I was video-chatting with my friend the other day when she asked me, shyly, if I had ever tasted dirt. As a matter of fact, I had. When I was little, I dribbled a fistful of soil into my mouth out of curiosity about its flavor. “Doesn’t it taste wonderful? It’s so fresh and rich,” asked my friend. “Yeah, actually, with the exception of the crunch,” said I.
Our little exchange, to some, may seem absurd. But I’m sure there are others who have feasted upon the earth.

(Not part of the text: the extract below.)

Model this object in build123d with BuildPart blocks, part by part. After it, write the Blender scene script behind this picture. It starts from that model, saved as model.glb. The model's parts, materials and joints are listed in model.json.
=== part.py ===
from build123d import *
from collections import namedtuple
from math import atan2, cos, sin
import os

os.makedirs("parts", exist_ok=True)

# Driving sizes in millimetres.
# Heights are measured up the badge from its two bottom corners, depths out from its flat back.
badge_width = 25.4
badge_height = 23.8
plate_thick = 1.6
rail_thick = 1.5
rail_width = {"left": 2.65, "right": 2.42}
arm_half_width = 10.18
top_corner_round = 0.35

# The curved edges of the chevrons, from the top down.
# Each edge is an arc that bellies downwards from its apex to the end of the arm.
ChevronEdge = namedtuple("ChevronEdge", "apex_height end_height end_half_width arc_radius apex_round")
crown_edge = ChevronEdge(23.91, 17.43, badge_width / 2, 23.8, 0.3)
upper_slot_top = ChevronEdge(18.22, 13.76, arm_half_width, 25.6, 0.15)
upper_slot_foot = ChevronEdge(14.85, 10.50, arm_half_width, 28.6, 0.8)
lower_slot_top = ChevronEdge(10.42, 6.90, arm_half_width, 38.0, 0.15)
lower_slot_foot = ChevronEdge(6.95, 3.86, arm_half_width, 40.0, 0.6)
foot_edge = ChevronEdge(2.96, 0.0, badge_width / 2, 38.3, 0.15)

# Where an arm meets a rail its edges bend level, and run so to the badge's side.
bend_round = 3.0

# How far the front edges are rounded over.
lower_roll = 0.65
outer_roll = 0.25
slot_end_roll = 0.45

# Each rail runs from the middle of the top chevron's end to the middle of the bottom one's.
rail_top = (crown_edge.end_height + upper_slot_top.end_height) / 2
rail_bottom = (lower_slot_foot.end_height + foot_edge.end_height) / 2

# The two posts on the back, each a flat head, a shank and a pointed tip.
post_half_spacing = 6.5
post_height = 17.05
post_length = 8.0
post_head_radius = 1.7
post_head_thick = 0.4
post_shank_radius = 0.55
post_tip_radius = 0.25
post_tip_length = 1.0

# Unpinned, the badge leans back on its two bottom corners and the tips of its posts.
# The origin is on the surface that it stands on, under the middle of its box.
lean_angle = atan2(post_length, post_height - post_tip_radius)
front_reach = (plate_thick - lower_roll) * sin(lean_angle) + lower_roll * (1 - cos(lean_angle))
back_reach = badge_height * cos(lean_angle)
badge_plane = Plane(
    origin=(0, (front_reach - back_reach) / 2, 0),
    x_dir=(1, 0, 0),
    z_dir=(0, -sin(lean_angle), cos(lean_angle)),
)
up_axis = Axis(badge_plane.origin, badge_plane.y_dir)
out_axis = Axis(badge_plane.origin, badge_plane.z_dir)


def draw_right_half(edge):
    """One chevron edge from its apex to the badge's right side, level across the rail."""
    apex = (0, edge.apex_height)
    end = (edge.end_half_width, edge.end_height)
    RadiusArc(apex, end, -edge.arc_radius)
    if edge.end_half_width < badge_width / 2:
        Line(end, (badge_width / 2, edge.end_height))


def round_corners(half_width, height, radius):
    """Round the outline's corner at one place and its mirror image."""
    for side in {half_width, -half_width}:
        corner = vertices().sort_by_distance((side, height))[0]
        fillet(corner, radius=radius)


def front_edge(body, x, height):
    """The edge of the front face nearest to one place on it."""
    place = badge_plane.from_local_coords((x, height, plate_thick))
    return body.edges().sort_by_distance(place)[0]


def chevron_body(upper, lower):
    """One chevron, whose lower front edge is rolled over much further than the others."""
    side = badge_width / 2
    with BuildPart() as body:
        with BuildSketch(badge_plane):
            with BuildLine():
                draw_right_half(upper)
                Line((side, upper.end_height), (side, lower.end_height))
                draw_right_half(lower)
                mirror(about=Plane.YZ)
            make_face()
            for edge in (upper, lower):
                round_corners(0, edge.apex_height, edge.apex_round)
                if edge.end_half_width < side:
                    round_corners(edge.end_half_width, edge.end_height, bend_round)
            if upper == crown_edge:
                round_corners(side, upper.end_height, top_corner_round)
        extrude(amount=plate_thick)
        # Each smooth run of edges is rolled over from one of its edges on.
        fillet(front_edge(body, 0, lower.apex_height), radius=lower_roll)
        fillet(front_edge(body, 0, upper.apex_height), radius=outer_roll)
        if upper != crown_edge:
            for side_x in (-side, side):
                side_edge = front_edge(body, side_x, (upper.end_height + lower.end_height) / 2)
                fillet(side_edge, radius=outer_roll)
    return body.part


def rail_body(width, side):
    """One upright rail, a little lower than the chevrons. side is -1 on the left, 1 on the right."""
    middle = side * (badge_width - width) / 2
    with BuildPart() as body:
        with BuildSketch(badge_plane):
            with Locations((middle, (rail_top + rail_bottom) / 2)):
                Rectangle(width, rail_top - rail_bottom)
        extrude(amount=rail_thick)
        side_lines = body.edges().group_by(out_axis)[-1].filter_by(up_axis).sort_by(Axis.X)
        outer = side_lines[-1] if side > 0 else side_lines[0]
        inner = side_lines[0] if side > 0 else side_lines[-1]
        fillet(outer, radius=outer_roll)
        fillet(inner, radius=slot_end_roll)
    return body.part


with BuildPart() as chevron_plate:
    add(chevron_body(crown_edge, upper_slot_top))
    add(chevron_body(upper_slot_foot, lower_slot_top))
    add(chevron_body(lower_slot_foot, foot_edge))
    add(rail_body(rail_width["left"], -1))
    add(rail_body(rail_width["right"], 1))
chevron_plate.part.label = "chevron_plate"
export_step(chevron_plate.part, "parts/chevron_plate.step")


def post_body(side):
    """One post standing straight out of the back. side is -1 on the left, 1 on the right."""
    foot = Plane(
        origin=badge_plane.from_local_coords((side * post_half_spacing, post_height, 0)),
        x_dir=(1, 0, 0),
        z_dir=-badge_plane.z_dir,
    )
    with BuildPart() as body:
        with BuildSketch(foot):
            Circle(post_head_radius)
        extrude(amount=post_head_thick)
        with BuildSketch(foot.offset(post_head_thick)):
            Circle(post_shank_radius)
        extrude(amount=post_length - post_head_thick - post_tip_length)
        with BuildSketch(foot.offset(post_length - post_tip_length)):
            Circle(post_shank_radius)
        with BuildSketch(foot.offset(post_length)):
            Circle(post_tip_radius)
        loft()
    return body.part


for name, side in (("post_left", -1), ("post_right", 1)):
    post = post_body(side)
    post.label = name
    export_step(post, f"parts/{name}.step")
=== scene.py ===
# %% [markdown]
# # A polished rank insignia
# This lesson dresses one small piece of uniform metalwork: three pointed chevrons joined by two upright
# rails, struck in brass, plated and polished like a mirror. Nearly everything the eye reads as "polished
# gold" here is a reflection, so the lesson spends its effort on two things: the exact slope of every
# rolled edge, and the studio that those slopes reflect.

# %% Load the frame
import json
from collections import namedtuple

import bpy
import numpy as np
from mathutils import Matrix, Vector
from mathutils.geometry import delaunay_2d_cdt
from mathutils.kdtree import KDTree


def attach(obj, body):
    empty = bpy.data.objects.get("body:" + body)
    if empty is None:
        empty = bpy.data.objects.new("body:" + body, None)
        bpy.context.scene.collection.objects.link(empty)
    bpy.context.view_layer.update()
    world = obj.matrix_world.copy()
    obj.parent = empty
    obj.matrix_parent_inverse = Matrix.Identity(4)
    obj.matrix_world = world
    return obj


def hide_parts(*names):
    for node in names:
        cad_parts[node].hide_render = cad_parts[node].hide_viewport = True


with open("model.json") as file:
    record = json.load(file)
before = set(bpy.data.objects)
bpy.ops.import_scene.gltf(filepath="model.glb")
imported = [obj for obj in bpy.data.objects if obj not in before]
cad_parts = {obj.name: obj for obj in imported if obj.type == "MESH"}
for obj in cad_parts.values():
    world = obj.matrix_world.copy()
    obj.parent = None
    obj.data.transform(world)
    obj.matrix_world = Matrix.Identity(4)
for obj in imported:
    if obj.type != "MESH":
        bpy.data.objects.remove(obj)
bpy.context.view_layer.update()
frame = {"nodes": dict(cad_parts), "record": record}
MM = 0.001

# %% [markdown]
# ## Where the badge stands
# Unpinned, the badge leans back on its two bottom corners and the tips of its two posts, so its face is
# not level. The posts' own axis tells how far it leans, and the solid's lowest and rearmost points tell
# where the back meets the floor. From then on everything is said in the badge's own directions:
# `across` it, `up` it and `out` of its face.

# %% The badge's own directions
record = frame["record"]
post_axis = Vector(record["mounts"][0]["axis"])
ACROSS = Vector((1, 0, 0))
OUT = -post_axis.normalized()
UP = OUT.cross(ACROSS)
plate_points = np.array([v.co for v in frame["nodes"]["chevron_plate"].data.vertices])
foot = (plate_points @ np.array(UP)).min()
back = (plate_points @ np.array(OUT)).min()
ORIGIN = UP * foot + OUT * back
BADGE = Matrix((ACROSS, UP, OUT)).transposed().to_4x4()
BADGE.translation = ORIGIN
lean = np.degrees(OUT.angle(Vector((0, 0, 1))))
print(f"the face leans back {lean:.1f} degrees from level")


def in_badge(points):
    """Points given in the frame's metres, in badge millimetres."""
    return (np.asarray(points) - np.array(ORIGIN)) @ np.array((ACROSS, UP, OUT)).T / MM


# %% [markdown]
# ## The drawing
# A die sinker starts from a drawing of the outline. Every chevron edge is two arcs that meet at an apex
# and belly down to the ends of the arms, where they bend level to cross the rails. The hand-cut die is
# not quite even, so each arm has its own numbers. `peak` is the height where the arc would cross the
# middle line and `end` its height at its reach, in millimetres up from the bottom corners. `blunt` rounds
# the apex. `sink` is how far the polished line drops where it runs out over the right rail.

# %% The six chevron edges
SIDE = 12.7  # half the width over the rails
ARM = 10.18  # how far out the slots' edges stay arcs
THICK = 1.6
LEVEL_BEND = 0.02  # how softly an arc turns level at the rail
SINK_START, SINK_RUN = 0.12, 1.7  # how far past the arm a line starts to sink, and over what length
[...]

The yearning to learn the characteristics of our world is widespread; to some, the compulsion manifests itself in odd ways, but seekers of truth are a common species, curious always about everything: the origins of the universe, the purpose of life, and the bigger meaning of it all.
Ironically, I’ve found that this species of people often loathes science more than those who prefer to enjoy the universal playground without contemplating abstractions. It is the feverish inquirers who are grudgingly signing up for the required science general education courses. Although the questions of life fascinate them, they think that science sucks the magic out of everything. They thrive off of that sense of awe that fills them when they contemplate what they don’t understand — the poetry inherent within the mysterious. To them, science is the enemy of this feeling.

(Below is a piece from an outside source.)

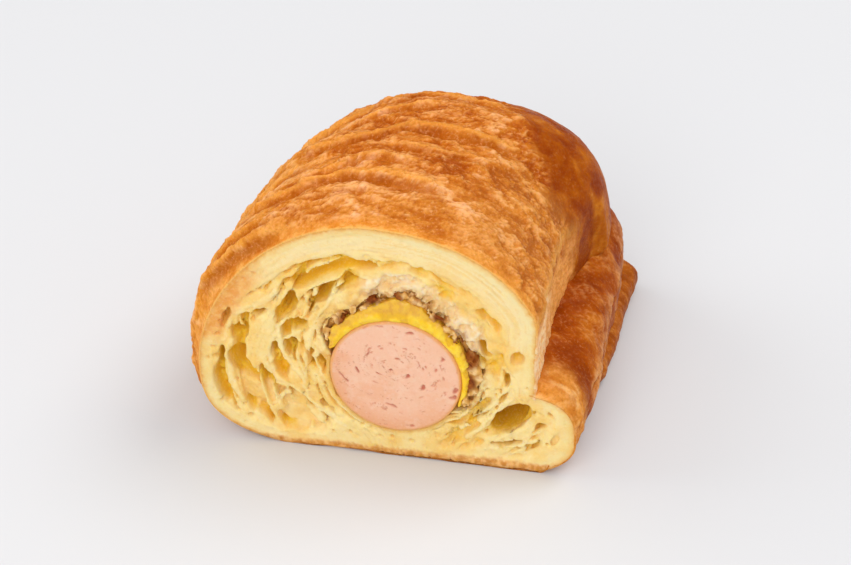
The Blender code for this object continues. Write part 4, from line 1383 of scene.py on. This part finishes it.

I used to hate science. When my grade-school physics teacher explained that apples fall from trees because of this inevitable force called gravity, I thought with horror that he had killed my ability to be amazed by the experience of being rooted to the planet. “It may seem like this beautiful miracle to be alive, but it’s actually very explainable mathematically and scientifically and logically and you’re stupid if you aren’t motivated to memorize and embrace the boringness of it all,” my science teachers seemed to say.

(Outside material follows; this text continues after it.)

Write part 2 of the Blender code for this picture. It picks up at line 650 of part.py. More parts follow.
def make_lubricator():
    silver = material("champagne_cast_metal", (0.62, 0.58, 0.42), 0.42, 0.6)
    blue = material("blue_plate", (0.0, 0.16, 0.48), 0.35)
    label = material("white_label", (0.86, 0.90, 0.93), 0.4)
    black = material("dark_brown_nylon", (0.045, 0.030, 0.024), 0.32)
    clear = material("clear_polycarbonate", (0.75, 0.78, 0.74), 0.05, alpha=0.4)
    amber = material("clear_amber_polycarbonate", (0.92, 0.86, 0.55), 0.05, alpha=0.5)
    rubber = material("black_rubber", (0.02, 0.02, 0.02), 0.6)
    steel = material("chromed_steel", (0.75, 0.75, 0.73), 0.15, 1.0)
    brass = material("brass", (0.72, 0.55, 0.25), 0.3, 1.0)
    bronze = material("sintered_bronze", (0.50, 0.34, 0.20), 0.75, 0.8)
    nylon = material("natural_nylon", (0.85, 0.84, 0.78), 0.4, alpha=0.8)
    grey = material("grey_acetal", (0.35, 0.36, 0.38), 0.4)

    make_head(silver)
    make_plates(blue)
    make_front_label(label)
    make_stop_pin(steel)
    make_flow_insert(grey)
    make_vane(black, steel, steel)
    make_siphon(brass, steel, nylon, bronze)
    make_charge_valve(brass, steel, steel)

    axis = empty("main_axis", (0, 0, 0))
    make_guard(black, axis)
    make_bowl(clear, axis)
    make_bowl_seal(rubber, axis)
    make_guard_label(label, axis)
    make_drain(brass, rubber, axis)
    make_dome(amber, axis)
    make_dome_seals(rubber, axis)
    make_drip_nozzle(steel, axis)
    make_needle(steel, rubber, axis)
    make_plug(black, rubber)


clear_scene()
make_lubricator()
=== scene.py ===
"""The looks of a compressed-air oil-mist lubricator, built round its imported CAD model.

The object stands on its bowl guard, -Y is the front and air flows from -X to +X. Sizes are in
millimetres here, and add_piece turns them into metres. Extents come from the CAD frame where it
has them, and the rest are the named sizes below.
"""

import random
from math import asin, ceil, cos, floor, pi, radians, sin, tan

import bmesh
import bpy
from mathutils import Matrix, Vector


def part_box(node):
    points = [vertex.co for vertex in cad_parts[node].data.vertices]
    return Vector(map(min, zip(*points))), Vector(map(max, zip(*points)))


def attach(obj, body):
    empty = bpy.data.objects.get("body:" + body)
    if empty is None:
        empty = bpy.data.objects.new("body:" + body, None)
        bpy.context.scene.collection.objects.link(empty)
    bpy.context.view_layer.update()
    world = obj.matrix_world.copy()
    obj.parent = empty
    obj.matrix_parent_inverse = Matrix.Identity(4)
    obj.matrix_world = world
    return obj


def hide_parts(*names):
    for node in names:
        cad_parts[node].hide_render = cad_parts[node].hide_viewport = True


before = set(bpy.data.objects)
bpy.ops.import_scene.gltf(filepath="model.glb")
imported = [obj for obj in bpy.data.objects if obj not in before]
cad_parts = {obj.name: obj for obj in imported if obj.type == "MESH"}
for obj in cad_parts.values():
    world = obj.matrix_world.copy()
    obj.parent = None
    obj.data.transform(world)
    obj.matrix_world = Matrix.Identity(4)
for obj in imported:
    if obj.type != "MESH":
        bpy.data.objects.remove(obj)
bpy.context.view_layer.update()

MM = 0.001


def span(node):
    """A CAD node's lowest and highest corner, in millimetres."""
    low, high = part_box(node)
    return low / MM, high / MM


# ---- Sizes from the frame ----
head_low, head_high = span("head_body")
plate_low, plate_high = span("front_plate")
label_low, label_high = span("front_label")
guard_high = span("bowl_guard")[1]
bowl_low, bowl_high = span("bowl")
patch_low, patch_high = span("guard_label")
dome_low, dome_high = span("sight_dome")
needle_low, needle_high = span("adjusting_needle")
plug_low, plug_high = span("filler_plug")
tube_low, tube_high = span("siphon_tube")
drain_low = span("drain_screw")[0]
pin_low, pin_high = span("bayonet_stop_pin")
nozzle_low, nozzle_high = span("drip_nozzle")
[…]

But then USC professors like neuroscientist William McClure and science journalist K.C. Cole changed my perspective. The hypocrisy of it was elucidated: I claimed to be in love with something that I was too afraid to look at in the face, for fear that it might not actually be beautiful. I was seeking ‘the secret of life’ without taking the time to get to know what life was.
But the heart of each scientific discipline, I discovered, throbs with an un-killable magic. Sure, we can explain that a sperm meets an egg and triggers a cascade of cell growth and division that eventually becomes a baby human. We can talk about how this enormous explosion at the beginning of time caused the universe to come into existence. We can study how the stimulation of brain cells gives rise to behaviors and perceptions.
But the fact is that biology, physics and neuroscience are actually revealing the ultimate unknowability of the world — a familiar and breathtaking unknowability that, to the relief of religious people everywhere, resembles, if anything, God.
Scientists still have absolutely no idea why life or the universe or thoughts occur. We can explain how they happen and what they look like, but not what is behind them. For example, I can have the thought, ‘There is a unicorn beside me,’ and we can explain that the thought occurred because neurons in my brain fired in a very precise way. But why did they fire in the first place? It’s not like there’s actually a unicorn here. What is the initial push that caused this squiggle in my brain? It is inexplicable, just as the initial ‘push’ behind the Big Bang is inexplicable. We can describe how the cells in a fetus multiply, proliferating and migrating to certain locations to eventually create an organism, but this doesn’t reveal the ultimate question: why?
Science cannot strangle ‘the secret of life’ because it is by nature inscrutable. It cannot be gotten hold of. The ultimate question — why are we here? — seems outside of our capacity to answer. It is like trying to see the eye with the eye. You can only know, intuitively, that you are a part of it. That the answer is somehow you.
We are the universe looking at itself. In the language of the religious, we have been made in the image of God. Life is the only thing in the world capable of perceiving the world, of giving it meaning and trying to discover its nature. We can study and characterize the limbs, the body, of that from which we sprouted, but its ultimate secret is unknowable. It seems to be locked within what we are looking at it with –– consciousness itself.
The resultant elusiveness doesn’t mean that the pursuit of it is pointless. No, it is the greatest miracle of all: the butterfly that can never be caught, whose wings we can never turn to dust, and which will remain forever beautiful.
This, ladies and gents, is the realization that, unlike anything else, can make the spirits soar.